WRITTEN PROBLEM: Up to and including the line that contains "sliderRoom, socketRoom), webbing);", write out each line of the material from its first line, exactly.

PROVIDED MATERIAL:
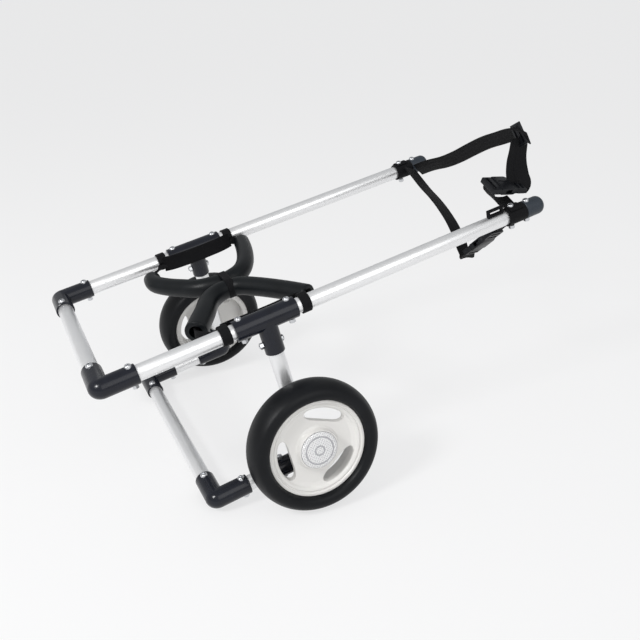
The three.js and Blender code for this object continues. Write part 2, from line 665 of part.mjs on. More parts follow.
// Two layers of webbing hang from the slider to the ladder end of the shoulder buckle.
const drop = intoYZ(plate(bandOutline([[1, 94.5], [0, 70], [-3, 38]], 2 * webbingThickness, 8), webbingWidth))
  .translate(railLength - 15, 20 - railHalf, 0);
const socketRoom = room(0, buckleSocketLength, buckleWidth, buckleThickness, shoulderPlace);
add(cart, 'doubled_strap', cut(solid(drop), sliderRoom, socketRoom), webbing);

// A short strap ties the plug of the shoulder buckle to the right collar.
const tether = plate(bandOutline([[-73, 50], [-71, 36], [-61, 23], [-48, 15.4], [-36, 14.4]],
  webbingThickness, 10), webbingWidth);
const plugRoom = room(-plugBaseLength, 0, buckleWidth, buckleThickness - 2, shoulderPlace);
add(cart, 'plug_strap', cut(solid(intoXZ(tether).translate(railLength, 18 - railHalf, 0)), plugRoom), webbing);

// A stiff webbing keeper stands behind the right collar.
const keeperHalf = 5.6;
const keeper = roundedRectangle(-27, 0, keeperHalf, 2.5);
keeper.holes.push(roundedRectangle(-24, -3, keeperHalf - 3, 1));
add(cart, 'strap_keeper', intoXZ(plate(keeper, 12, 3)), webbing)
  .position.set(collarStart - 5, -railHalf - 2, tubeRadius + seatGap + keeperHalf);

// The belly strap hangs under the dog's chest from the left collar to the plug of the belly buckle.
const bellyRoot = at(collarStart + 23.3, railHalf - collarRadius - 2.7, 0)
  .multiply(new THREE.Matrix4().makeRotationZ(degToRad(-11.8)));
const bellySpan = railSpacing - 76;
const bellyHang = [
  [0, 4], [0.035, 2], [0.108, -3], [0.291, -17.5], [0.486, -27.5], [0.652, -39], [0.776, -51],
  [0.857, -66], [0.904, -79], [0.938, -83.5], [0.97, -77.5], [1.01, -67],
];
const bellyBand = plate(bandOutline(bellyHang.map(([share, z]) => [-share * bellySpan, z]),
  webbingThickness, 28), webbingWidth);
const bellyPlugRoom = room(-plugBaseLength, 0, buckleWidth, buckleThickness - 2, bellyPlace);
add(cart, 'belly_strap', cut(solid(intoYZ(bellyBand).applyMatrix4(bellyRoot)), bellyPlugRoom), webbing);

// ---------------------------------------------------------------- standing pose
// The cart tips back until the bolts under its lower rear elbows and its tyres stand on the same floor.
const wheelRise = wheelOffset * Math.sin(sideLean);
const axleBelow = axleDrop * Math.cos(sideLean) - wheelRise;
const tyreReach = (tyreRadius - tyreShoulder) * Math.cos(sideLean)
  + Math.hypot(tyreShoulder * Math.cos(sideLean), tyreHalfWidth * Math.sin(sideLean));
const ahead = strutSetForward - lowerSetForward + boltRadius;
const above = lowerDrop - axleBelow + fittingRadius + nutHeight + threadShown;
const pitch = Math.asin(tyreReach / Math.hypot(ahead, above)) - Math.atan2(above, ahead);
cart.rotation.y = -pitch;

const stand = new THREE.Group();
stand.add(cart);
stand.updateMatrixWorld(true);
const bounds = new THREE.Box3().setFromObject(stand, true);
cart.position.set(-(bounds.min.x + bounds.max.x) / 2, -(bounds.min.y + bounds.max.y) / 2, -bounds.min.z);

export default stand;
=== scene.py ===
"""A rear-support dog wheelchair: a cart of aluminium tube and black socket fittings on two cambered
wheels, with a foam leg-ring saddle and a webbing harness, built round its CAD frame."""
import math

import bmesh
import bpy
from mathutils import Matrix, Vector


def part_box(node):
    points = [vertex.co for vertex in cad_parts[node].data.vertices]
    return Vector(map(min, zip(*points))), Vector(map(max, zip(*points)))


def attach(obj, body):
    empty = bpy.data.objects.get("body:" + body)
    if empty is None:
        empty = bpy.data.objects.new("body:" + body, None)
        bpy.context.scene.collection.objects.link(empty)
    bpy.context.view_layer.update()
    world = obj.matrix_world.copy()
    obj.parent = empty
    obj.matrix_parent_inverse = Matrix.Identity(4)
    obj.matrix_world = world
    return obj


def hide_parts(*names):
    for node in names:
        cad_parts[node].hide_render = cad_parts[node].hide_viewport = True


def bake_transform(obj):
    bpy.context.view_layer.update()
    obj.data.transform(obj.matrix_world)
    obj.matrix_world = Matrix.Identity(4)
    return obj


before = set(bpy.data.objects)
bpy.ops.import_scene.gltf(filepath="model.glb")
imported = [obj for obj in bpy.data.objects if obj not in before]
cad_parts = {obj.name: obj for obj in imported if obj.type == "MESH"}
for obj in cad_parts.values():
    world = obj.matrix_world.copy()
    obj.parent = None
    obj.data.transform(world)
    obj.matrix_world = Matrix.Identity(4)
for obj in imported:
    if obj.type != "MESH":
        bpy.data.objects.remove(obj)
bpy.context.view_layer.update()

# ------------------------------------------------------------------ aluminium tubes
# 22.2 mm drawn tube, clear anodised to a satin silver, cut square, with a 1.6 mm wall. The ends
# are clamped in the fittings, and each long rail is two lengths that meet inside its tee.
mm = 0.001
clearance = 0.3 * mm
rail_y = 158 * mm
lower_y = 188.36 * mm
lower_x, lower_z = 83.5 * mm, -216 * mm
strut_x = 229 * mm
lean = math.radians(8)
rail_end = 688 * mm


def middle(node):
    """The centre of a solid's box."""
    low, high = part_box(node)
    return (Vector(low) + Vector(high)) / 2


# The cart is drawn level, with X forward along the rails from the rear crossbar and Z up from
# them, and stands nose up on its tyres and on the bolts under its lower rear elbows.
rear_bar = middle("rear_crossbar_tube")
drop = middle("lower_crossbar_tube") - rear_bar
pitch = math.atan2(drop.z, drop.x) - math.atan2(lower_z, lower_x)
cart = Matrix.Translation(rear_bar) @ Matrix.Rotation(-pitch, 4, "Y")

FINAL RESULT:
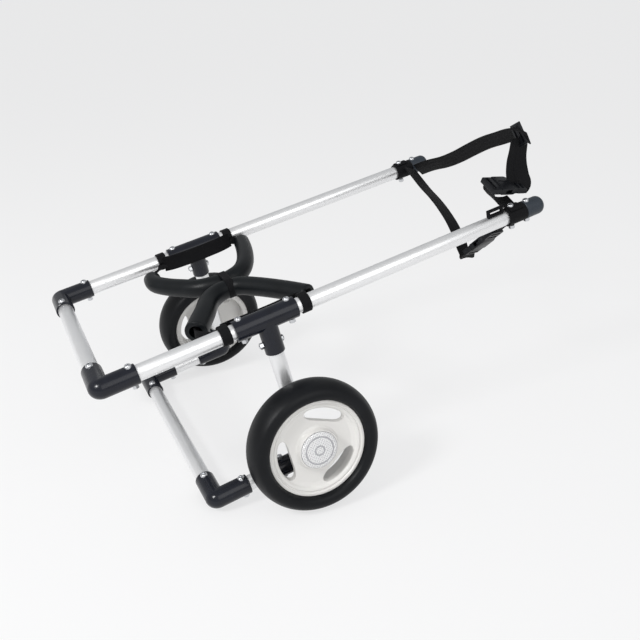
The three.js and Blender code for this object continues. Write part 2, from line 665 of part.mjs on. More parts follow.
// Two layers of webbing hang from the slider to the ladder end of the shoulder buckle.
const drop = intoYZ(plate(bandOutline([[1, 94.5], [0, 70], [-3, 38]], 2 * webbingThickness, 8), webbingWidth))
  .translate(railLength - 15, 20 - railHalf, 0);
const socketRoom = room(0, buckleSocketLength, buckleWidth, buckleThickness, shoulderPlace);
add(cart, 'doubled_strap', cut(solid(drop), sliderRoom, socketRoom), webbing);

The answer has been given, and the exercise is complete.